Migration has been the primary fuel for the AfD’s surge over the past decade as the number of asylum-seekers has overwhelmed a German system designed for much smaller numbers of people. The CDU/CSU can now feel vindicated in their migration policy strategy and can open more space for tougher policies backed by centrist parties, robbing the AfD of its go-to campaign topic. In fact, it was Christian Lindner — leader of the pro-business Free Democrats and the man whose dismissal as finance minister in November collapsed Scholz’s coalition government — who made the argument most forcefully: “Democracy must deliver so that people don’t look for an alternative to democracy.”

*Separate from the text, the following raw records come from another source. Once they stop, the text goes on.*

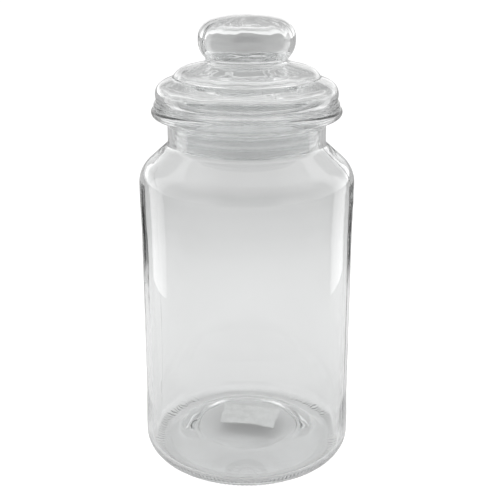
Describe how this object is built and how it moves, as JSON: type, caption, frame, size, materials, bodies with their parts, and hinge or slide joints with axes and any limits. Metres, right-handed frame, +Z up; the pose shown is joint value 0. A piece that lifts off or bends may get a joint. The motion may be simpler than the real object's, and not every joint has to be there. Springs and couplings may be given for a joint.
{
  "type": "apothecary jar",
  "caption": "Clear glass apothecary jar with a hollow, knobbed glass lid that plugs the neck through a clear flexible seal, and a blank torn label under its base.",
  "frame": {"origin": "centre of the foot ring, on the surface the jar stands on", "axes": "+Z up along the jar's axis; the label lies a little to +Y of the axis, and the front view looks along +Y"},
  "size_m": [0.1208, 0.1208, 0.2548],
  "materials": {
    "jar_glass": "clear, fire-polished, faintly grey",
    "lid_glass": "clear, fire-polished, faintly grey",
    "seal_plastic": "clear soft plastic, slightly milky",
    "label_paper": "matt white paper, torn and blank"
  },
  "bodies": {
    "jar": {"jar_body": "jar_glass", "label": "label_paper"},
    "lid": {"lid": "lid_glass"},
    "seal": {"seal_ring": "seal_plastic"}
  },
  "joints": [
    {"name": "lid_lift", "type": "slide", "parent": "jar", "child": "lid", "axis": [0, 0, 1], "range_m": [0, 0.08]},
    {"name": "seal_pull_off", "type": "slide", "parent": "lid", "child": "seal", "axis": [0, 0, -1], "range_m": [0, 0.024]}
  ]
}
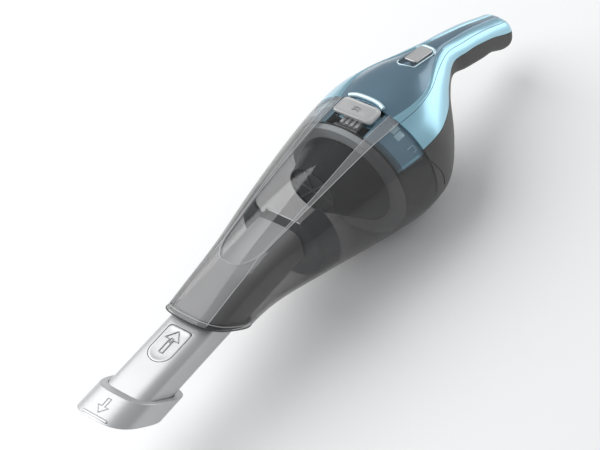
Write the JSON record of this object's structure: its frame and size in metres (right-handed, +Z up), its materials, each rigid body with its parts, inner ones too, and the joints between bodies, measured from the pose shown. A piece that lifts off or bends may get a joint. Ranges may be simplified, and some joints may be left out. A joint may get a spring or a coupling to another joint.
{
  "type": "handheld vacuum",
  "caption": "Cordless hand vacuum with a pull-out crevice tool, see-through dust bowl, latched motor housing and a down-swept grip.",
  "frame": {"origin": "middle of the flat belly under the dust bowl and motor housing, where it rests on a table", "axes": "+X towards the end of the handle, so the nozzle points along -X; +Z up; -Y is the left side seen from behind the nozzle in the picture"},
  "size_m": [0.5611, 0.13, 0.1241],
  "materials": {
    "silver_plastic": "satin silver moulding",
    "smoke_plastic": "smoke-tinted see-through moulding",
    "clear_plastic": "clear see-through moulding",
    "blue_plastic": "metallic slate blue moulding",
    "light_blue_plastic": "pearl light blue moulding",
    "charcoal_plastic": "fine matt moulding",
    "soft_grip": "soft-touch over-moulding",
    "grey_plastic": "plain moulding",
    "dark_plastic": "plain moulding",
    "filter_cloth": "pleated filter cloth",
    "rubber": "soft rubber",
    "steel": "plain steel",
    "cell": "cell in a shrink sleeve",
    "circuit_board": "solder-masked board"
  },
  "bodies": {
    "housing": {"coupling_ring": "blue_plastic", "inlet_plate": "dark_plastic", "fan_shroud": "dark_plastic", "motor_can": "steel", "motor_mount": "dark_plastic", "battery_cell_1": "cell", "battery_cell_2": "cell", "battery_cell_3": "cell", "battery_cap_left": "dark_plastic", "battery_cap_right": "dark_plastic", "control_board": "circuit_board", "top_cover": "blue_plastic", "side_cover_left": "light_blue_plastic", "side_cover_right": "light_blue_plastic", "lower_housing": "charcoal_plastic", "handle_grip": "soft_grip", "handle_end_cap": "charcoal_plastic", "charge_socket": "dark_plastic", "vent_left": "charcoal_plastic", "vent_right": "charcoal_plastic", "screw_1": "steel", "screw_2": "steel", "screw_3": "steel", "screw_4": "steel", "latch_tray": "blue_plastic", "switch_body": "dark_plastic", "release_spring": "steel"},
    "dust_bowl": {"dust_bowl": "smoke_plastic", "bowl_window": "clear_plastic", "mouth_bezel": "dark_plastic", "intake_duct": "dark_plastic", "duct_cradle": "grey_plastic", "duct_support": "grey_plastic", "flap_pin": "steel", "filter_ring": "grey_plastic", "filter_seal": "rubber", "filter_cup": "smoke_plastic", "filter_screen": "steel", "pleated_filter": "filter_cloth", "bowl_catch": "dark_plastic"},
    "nozzle": {"crevice_tool": "silver_plastic", "nozzle_collar": "silver_plastic"},
    "nozzle_button": {"nozzle_button": "silver_plastic"},
    "intake_flap": {"intake_flap": "rubber"},
    "release_button": {"release_button": "silver_plastic", "latch_hook": "silver_plastic"},
    "power_switch": {"power_switch": "silver_plastic"},
    "impeller": {"impeller": "dark_plastic", "motor_shaft": "steel"}
  },
  "joints": [
    {"name": "bowl_slide", "type": "slide", "parent": "housing", "child": "dust_bowl", "axis": [-1, 0, 0], "range_m": [0, 0.1]},
    {"name": "nozzle_slide", "type": "slide", "parent": "dust_bowl", "child": "nozzle", "axis": [1, 0, 0], "range_m": [0, 0.08]},
    {"name": "nozzle_button_press", "type": "slide", "parent": "nozzle", "child": "nozzle_button", "axis": [0, 0, -1], "range_m": [0, 0.0015], "stiffness_N_per_m": 600, "springref_m": -0.001},
    {"name": "flap_hinge", "type": "hinge", "parent": "dust_bowl", "child": "intake_flap", "pos_m": [-0.1284, 0, 0.0936], "axis": [0, -1, 0], "range_deg": [0, 60]},
    {"name": "release_press", "type": "slide", "parent": "housing", "child": "release_button", "axis": [0, 0, -1], "range_m": [0, 0.003], "stiffness_N_per_m": 800, "springref_m": -0.002, "deforming": ["release_spring"]},
    {"name": "switch_slide", "type": "slide", "parent": "housing", "child": "power_switch", "axis": [-0.9647, 0, 0.2632], "range_m": [0, 0.006]},
    {"name": "fan_spin", "type": "hinge", "parent": "housing", "child": "impeller", "pos_m": [-0.015, 0, 0.072], "axis": [1, 0, 0], "continuous": true}
  ]
}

If the CDU/CSU wins on Feb. 23 and Merz becomes the next chancellor, highly likely outcomes, he may have scored a political win that other center-right parties in Europe have consistently missed. In France and Britain, traditional conservatives have taken a migration beating. Following last July’s second-round parliamentary elections in France, Le Pen’s populist-nationalist National Rally won more than 37% of votes to just 5.4% for the traditional center-right Les Republicans. In the UK, the Conservative Party, which held power for 14 years before losing to Labour late last year, finished third place (!) in a poll published last week. Nigel Farage’s UK Reform Party, the most hardline anti-immigration choice on offer, has pushed past Labour to take the lead, though within the poll’s margin of error.

Has Merz changed the political rules on how Europe’s center-right handles the always emotive topic of immigration? Time will tell. If so, Merz’s bold political gamble might be remembered as a game-changer well beyond Germany.